Question

Let $\underset{0}{\overset{2[x+14]}{\int }}\left\{\frac{x}{2}\right\}dx=\underset{0}{\overset{\left\{x\right\}}{\int }}[x+14]dx$, where $[\cdot ]$ and $\{\cdot \}$ denote the greatest integer and fractional part of $x$ respectively.

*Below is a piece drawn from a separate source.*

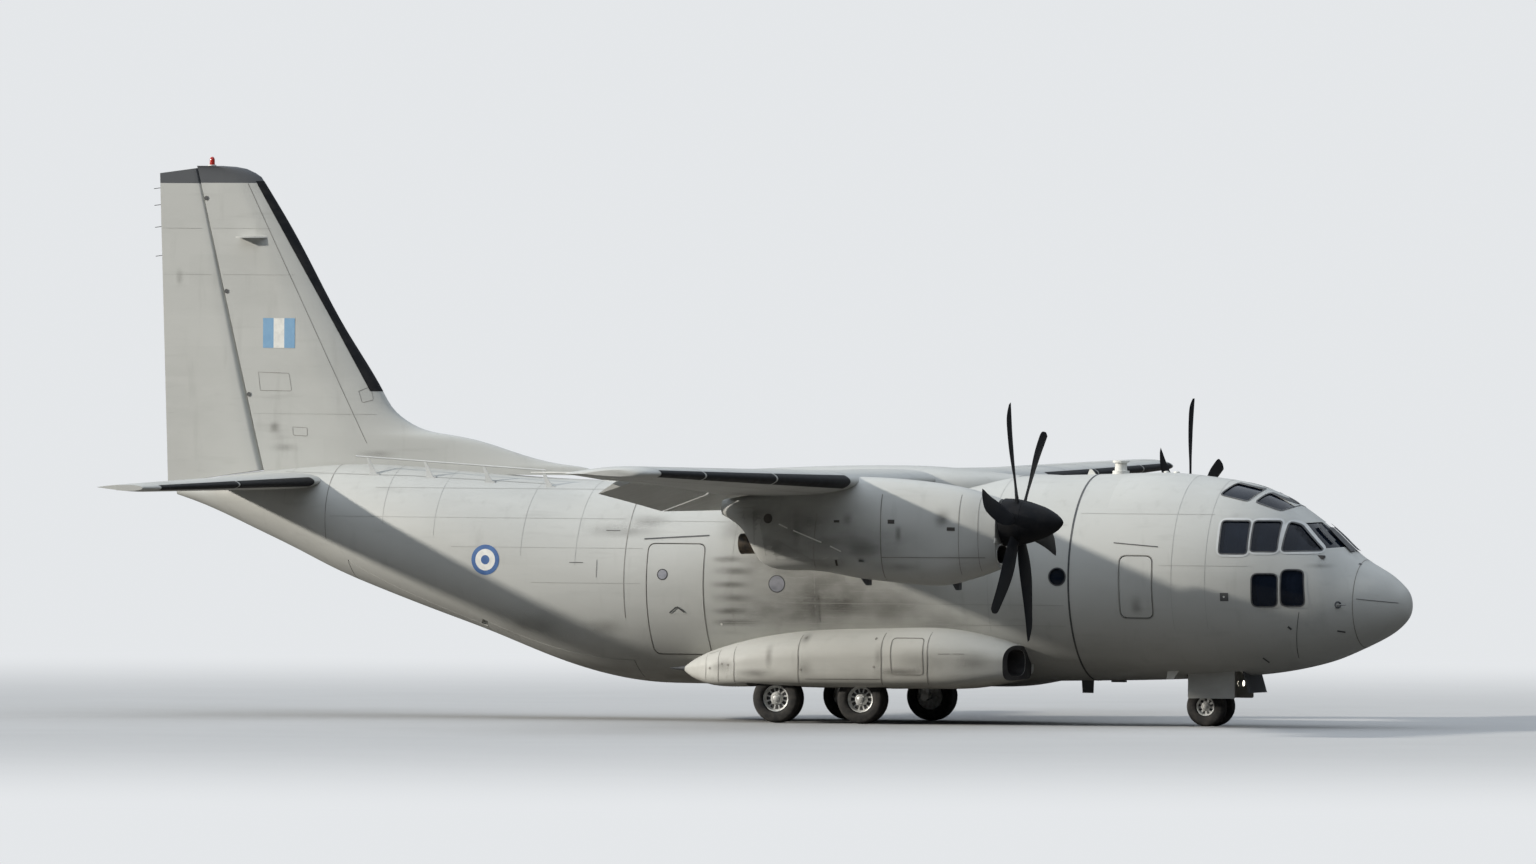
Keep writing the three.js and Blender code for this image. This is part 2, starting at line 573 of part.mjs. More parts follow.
const coneRoom = hull(-10300, 0, -WALL).intersect(box(-10300, 0, -2000, 2000, 2000, CONE_ROOM_TOP));
piece("tail_cone", largest(hull(-11000, TAIL_JOINT, 0).subtract(wholeTail(0.0004))).subtract(coneRoom), GREY);

// Nacelle: x, top, bottom, half width
const NACELLE = [
  [640, 3830, 3560, 200],
  [1040, 3900, 3270, 330],
  [1330, 3960, 2790, 440],
  [2250, 4180, 2640, 540],
  [3010, 4235, 2530, 570],
  [3890, 4200, 2440, 575],
  [4550, 4130, 2410, 560],
  [5120, 4020, 2540, 510],
  [5420, 3930, 2640, 450],
  [5590, 3880, 2710, 415],
];
const EXHAUST = { from: [930, ENGINE_Y, 3080], to: [1900, ENGINE_Y, 3120], outside: 175, inside: 145 };
const nacelleRings = NACELLE.map(([x, top, bottom, half]) => oval(x, ENGINE_Y, half, bottom, top, 2.4, 2.6, 20));
const chinIntake = loft([4700, 5700].map((x) => oval(x, ENGINE_Y, 300, 2790, 3100, 2.4, 2.4, 12)));
let nacelle = loft(nacelleRings).add(rod(EXHAUST.from, EXHAUST.to, EXHAUST.outside, 16));
for (const [scoopX, scoopZ, scoopY] of [[3130, 2400, 0], [4650, 2330, -250]]) {
  const y = ENGINE_Y + scoopY;
  nacelle = nacelle.add(alongY([[scoopX - 160, 2700], [scoopX + 90, scoopZ], [scoopX + 120, scoopZ],
    [scoopX + 120, 2700]], y - 70, y + 70));
}
nacelle = nacelle.subtract(wingCut).subtract(box(-500, 3020, 4000, 5500, 4060, 5000));
nacelle = largest(nacelle.subtract(chinIntake).subtract(rod([900, ENGINE_Y, 3079], EXHAUST.to, EXHAUST.inside, 16)));
piece("nacelle_left", nacelle, GREY);
piece("nacelle_right", mirrored(nacelle), GREY);

// Propeller: blade radius, chord, pitch degrees, sweep back of the middle, thickness
const BLADE = [
  [200, 150, 62, 0, 110],
  [420, 230, 56, 0, 70],
  [800, 350, 48, -20, 45],
  [1300, 380, 40, -20, 30],
  [1750, 330, 35, 30, 20],
  [1980, 240, 33, 100, 14],
  [2075, 110, 32, 170, 8],
];
const BLADES = 6;
const FIRST_BLADE = { left: 0, right: 20 }; // degrees from straight up, as parked
const HUB = [[-250, 0], [-250, 403], [0, 390], [100, 372], [100, 0]]; // distance along the shaft, radius
const SPINNER = [[101, 0], [101, 371], [200, 343], [320, 308], [450, 264], [570, 205], [670, 142], [740, 80], [785, 0]];

function bladeRing([radius, chord, pitch, sweep, thick]) {
  const p = (pitch * Math.PI) / 180;
  const section = [[-0.5, 0], [-0.25, 0.45], [0.2, 0.4], [0.5, 0], [0.2, -0.35], [-0.25, -0.4]];
  return section.map(([along, across]) => {
    const a = along * chord - sweep;
    const c = across * thick;
    return [a * Math.sin(p) + c * Math.cos(p), c * Math.sin(p) - a * Math.cos(p), radius];
  });
}

let propeller = turned(HUB, [0, 0, 0], X, 20);
for (let k = 0; k < BLADES; k += 1) {
  propeller = propeller.add(loft(BLADE.map(bladeRing)).rotate([(360 / BLADES) * k, 0, 0]));
}
const spinner = turned(SPINNER, [0, 0, 0], X, 20);
for (const [side, sign] of [["left", 1], ["right", -1]]) {
  const at = [PROPELLER_X, ENGINE_Y * sign, ENGINE_Z];
  piece(`propeller_${side}`, propeller.rotate([FIRST_BLADE[side], 0, 0]).translate(at), BLACK);
  piece(`spinner_${side}`, spinner.translate(at), BLACK);
}

// Sponson: x, top, bottom, outer side
const SPONSON_MIDDLE = 1450;
const SPONSON = [
  [-1140, 960, 850, 1610],
  [-990, 1060, 760, 1760],
  [-820, 1150, 690, 1870],
  [-590, 1240, 630, 2000],
  [100, 1430, 610, 2200],
  [1160, 1580, 600, 2340],
  [2710, 1640, 600, 2360],
  [3450, 1650, 610, 2340],
  [3990, 1590, 620, 2250],
  [4400, 1500, 680, 2130],
  [4700, 1410, 740, 2020],
  [4950, 1320, 800, 1900],
];
const SCOOP_LIP = [[4900, 1000], [4900, 1250], [4690, 2100], [4690, 2600], [5400, 2600], [5400, 1000]]; // X and Y
const sponsonRings = SPONSON.map(([x, top, bottom, outer]) => oval(x, SPONSON_MIDDLE, outer - SPONSON_MIDDLE, bottom,
  top, 2.2, 4.5, 20));
const WELL = [MAIN_WHEELS_X[0] - 520, MAIN_WHEELS_X[1] + 520, 1330, 2120, 960];
const sponsonIntake = loft([4300, 5100].map((x) => oval(x, 1580, 280, 840, 1290, 3, 3, 16)));
const sponson = loft(sponsonRings).add(rod([-1430, 1530, 905], [-1000, 1530, 905], 8, 12, 60))
  .subtract(box(WELL[0], WELL[1], WELL[2], WELL[3], 0, WELL[4])).subtract(alongZ(SCOOP_LIP, 400, 2000))
  .subtract(sponsonIntake);
for (const [side, body] of [["left", sponson], ["right", mirrored(sponson)]]) {
  piece(`sponson_${side}`, largest(body.subtract(hull(-3000, 6000, GAP))), PALE);
}

// Main leg: a beam under the roof of the well, one arm and one axle for each wheel
const LEG_Y = 1520;
const AXLE_RADIUS = 45;
let mainLeg = box(MAIN_WHEELS_X[0] - 60, MAIN_WHEELS_X[1] + 60, LEG_Y - 70, LEG_Y + 70, 840, WELL[4] - GAP);
for (const x of MAIN_WHEELS_X) {
  mainLeg = mainLeg.add(box(x - 70, x + 70, LEG_Y - 60, LEG_Y + 60, MAIN_RADIUS - 80, 900));
  mainLeg = mainLeg.add(rod([x, LEG_Y, MAIN_RADIUS], [x, MAIN_WHEEL_Y + 120, MAIN_RADIUS], AXLE_RADIUS, 16));
}
piece("main_leg_left", mainLeg, METAL);
piece("main_leg_right", mirrored(mainLeg), METAL);

// Wheels: a tyre around a hub with a bore; widths and radii in millimetres
const MAIN_WHEEL = { radius: MAIN_RADIUS, width: 380, rim: 230, bore: AXLE_RADIUS + 4 };
const NOSE_WHEEL = { radius: NOSE_RADIUS, width: 220, rim: 165, bore: 30 };

function tyre(wheel, at) {
  const [r, half, rim] = [wheel.radius, wheel.width / 2, wheel.rim];
  const profile = [[-half * 0.72, rim], [-half, rim + (r - rim) * 0.35], [-half * 0.97, r - (r - rim) * 0.24],
    [-half * 0.8, r - (r - rim) * 0.05], [-half * 0.45, r], [half * 0.45, r], [half * 0.8, r - (r - rim) * 0.05],
    [half * 0.97, r - (r - rim) * 0.24], [half, rim + (r - rim) * 0.35], [half * 0.72, rim], [-half * 0.72, rim]];
  return turned(profile, at, Y, WHEEL_SIDES);
}

function hub(wheel, at, bore) {
  const [half, rim] = [wheel.width * 0.36, wheel.rim - GAP];
  const profile = [[-half, bore], [-half, rim], [half, rim], [half, rim - 25], [half * 0.6, rim - 45],
    [half * 0.8, bore], [-half, bore]];
  return turned(profile, at, Y, WHEEL_SIDES);
}

MAIN_WHEELS_X.forEach((x, i) => {
  for (const [side, flip] of [["left", (b) => b], ["right", mirrored]]) {
    const end = `${side}_${i === 0 ? "rear" : "front"}`;
    const at = [x, MAIN_WHEEL_Y, MAIN_RADIUS];
    piece(`main_tyre_${end}`, flip(tyre(MAIN_WHEEL, at)), RUBBER);
    piece(`main_hub_${end}`, flip(hub(MAIN_WHEEL, at, MAIN_WHEEL.bore)), METAL);
  }
});

// Nose gear: a fixed strut, a steered fork with its axle, twin wheels on one sleeve
const STRUT_RADIUS = 75;
const COLLAR = 760; // where the steered part starts
piece("nose_leg", join(rod([STEERING_X, 0, COLLAR + 8], [STEERING_X, 0, COCKPIT_FLOOR - 60 - GAP], STRUT_RADIUS, 16),
  rod([STEERING_X + 20, 0, 1150], [STEERING_X + 640, 0, 1500], 35, 8),
  box(STEERING_X + 600, STEERING_X + 680, -120, 120, 1450, 1929), box(8330, 8370, -20, 20, 740, 1440),
  box(8330, 8370, -200, 200, 720, 760), rod([8340, -160, 740], [8430, -160, 740], 50, 12, 60),
  rod([8340, 160, 740], [8430, 160, 740], 50, 12, 60)), PALE);
piece("nose_fork", join(rod([STEERING_X, 0, NOSE_RADIUS - 60], [STEERING_X, 0, COLLAR], 60, 16),
  box(NOSE_WHEEL_X - 60, STEERING_X + 50, -50, 50, NOSE_RADIUS - 60, NOSE_RADIUS + 70),
  rod([NOSE_WHEEL_X, -NOSE_WHEEL_Y - 60, NOSE_RADIUS], [NOSE_WHEEL_X, NOSE_WHEEL_Y + 60, NOSE_RADIUS], 26, 12)), METAL);
for (const [side, sign] of [["left", 1], ["right", -1]]) {
  const at = [NOSE_WHEEL_X, NOSE_WHEEL_Y * sign, NOSE_RADIUS];
  piece(`nose_tyre_${side}`, tyre(NOSE_WHEEL, at), RUBBER);
  const half = hub(NOSE_WHEEL, [0, 0, 0], NOSE_WHEEL.bore);
  piece(`nose_hub_${side}`, (sign > 0 ? half : mirrored(half)).translate(at), METAL);
  const y = (GEAR_BAY[2] + 15) * sign;
  const panel = box(7555, 8390, Math.min(y, y + 25 * sign), Math.max(y, y + 25 * sign), 480, 1050);
  piece(`nose_door_${side}`, largest(panel.subtract(hull(7000, 9000, GAP))), GREY);
}
const frontPanel = alongY([[8465, 1100], [8495, 1100], [8650, 580], [8620, 580]], -480, 480);
piece("nose_door_front", largest(frontPanel.subtract(hull(7000, 9000, GAP))), DARK);

// Rail aerial on the roof: foot and head of each post as x and z, 700 to starboard
const RAIL = [[-7120, 4170, -7260, 4470], [-6090, 4130, -6210, 4410], [-5010, 4060, -5140, 4340], [-3910, 3980, -4060, 4270]];
const RAIL_Y = -700;
let rail = rod([-7470, RAIL_Y, 4482], [-4000, RAIL_Y, 4266], 14, 8);
for (const [footX, footZ, headX, headZ] of RAIL) {
  rail = rail.add(rod([footX, RAIL_Y, footZ - 100], [headX, RAIL_Y, headZ], 12, 8));
}
piece("rail_aerial", largest(rail.subtract(hull(-9000, 0, GAP))), DARK);

export default plane;
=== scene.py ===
# Looks of a parked twin turboprop transport plane, in metres: X forward, Y to port, Z up.
import math

import bpy
import numpy as np
from mathutils import Matrix, Vector


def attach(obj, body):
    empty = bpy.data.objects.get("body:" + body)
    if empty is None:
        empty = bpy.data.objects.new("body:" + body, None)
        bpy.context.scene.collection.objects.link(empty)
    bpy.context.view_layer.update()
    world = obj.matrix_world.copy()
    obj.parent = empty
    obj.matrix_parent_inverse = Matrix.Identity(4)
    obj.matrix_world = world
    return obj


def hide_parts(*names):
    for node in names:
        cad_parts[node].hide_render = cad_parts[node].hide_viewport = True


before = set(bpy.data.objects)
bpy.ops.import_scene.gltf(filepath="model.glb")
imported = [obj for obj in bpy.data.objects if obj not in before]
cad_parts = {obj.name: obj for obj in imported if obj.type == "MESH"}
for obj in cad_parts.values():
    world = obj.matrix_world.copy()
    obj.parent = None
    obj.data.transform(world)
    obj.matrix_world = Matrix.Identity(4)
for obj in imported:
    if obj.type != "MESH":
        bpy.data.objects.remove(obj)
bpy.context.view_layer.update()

# Camera: where the photograph was taken from
LOOK_AT = Vector((0.0, 0.0, 3.5))
CAMERA_AWAY = 380.0
CAMERA_TURN = math.radians(18.71)  # from abeam towards the nose, on the starboard side
CAMERA_RISE = math.radians(0.528)
CAMERA_ROLL = math.radians(0.37)
PIXELS_PER_METRE = 58.264  # at LOOK_AT, in the photograph's 1536 pixel width
PHOTO = (1536, 864)
LOOK_AT_PIXEL = (779.0, 516.7)
SENSOR = 36.0


def add_camera():
    back = Vector((math.sin(CAMERA_TURN) * math.cos(CAMERA_RISE),
                   -math.cos(CAMERA_TURN) * math.cos(CAMERA_RISE),
                   math.sin(CAMERA_RISE)))
    level = Vector((math.cos(CAMERA_TURN), math.sin(CAMERA_TURN), 0.0))
    up = back.cross(level)
    focal = PIXELS_PER_METRE * CAMERA_AWAY
    right = level * math.cos(CAMERA_ROLL) + up * math.sin(CAMERA_ROLL)
    above = up * math.cos(CAMERA_ROLL) - level * math.sin(CAMERA_ROLL)
    across = (PHOTO[0] / 2 - LOOK_AT_PIXEL[0]) / focal
    down = (PHOTO[1] / 2 - LOOK_AT_PIXEL[1]) / focal
    aim = (right * across - above * down - back).normalized()
    right = (right - aim * right.dot(aim)).normalized()
    above = right.cross(aim)
    camera = bpy.data.objects.new("camera", bpy.data.cameras.new("camera"))
    camera.data.sensor_width = SENSOR
    camera.data.lens = focal / PHOTO[0] * SENSOR
    camera.data.clip_start = 1.0
    camera.data.clip_end = 3000.0
    turn = Matrix((right, above, -aim)).transposed().to_4x4()
    camera.matrix_world = Matrix.Translation(LOOK_AT + back * CAMERA_AWAY) @ turn
    bpy.context.scene.collection.objects.link(camera)
    bpy.context.scene.camera = camera


# Node materials
BUMP_HEIGHT = 0.004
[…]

If $\left[x\right]+14=\lambda \left\{x\right\},$ $\lambda \in R,$ then the value of $\lambda$ is

Answer 1

Given: $\underset{0}{\overset{2[x+14]}{\int }}\left\{\frac{x}{2}\right\}dx=\underset{0}{\overset{\left\{x\right\}}{\int }}[x+14]dx$
Since $\underset{0}{\overset{nT}{\int }}f\left(x\right)dx=n\underset{0}{\overset{T}{\int }}f\left(x\right)dx,$ where $T$ is the period of $f\left(x\right),$ $n\in N$
$\therefore [x+14]\underset{0}{\overset{2}{\int }}\left\{\frac{x}{2}\right\}dx=14\underset{0}{\overset{\left\{x\right\}}{\int }}dx+\underset{0}{\overset{\left\{x\right\}}{\int }}\left[x\right]dx$
$\Rightarrow [x+14]\underset{0}{\overset{2}{\int }}\frac{x}{2}dx=14\left\{x\right\}+0$
$\therefore \left[x\right]+14=14\left\{x\right\}$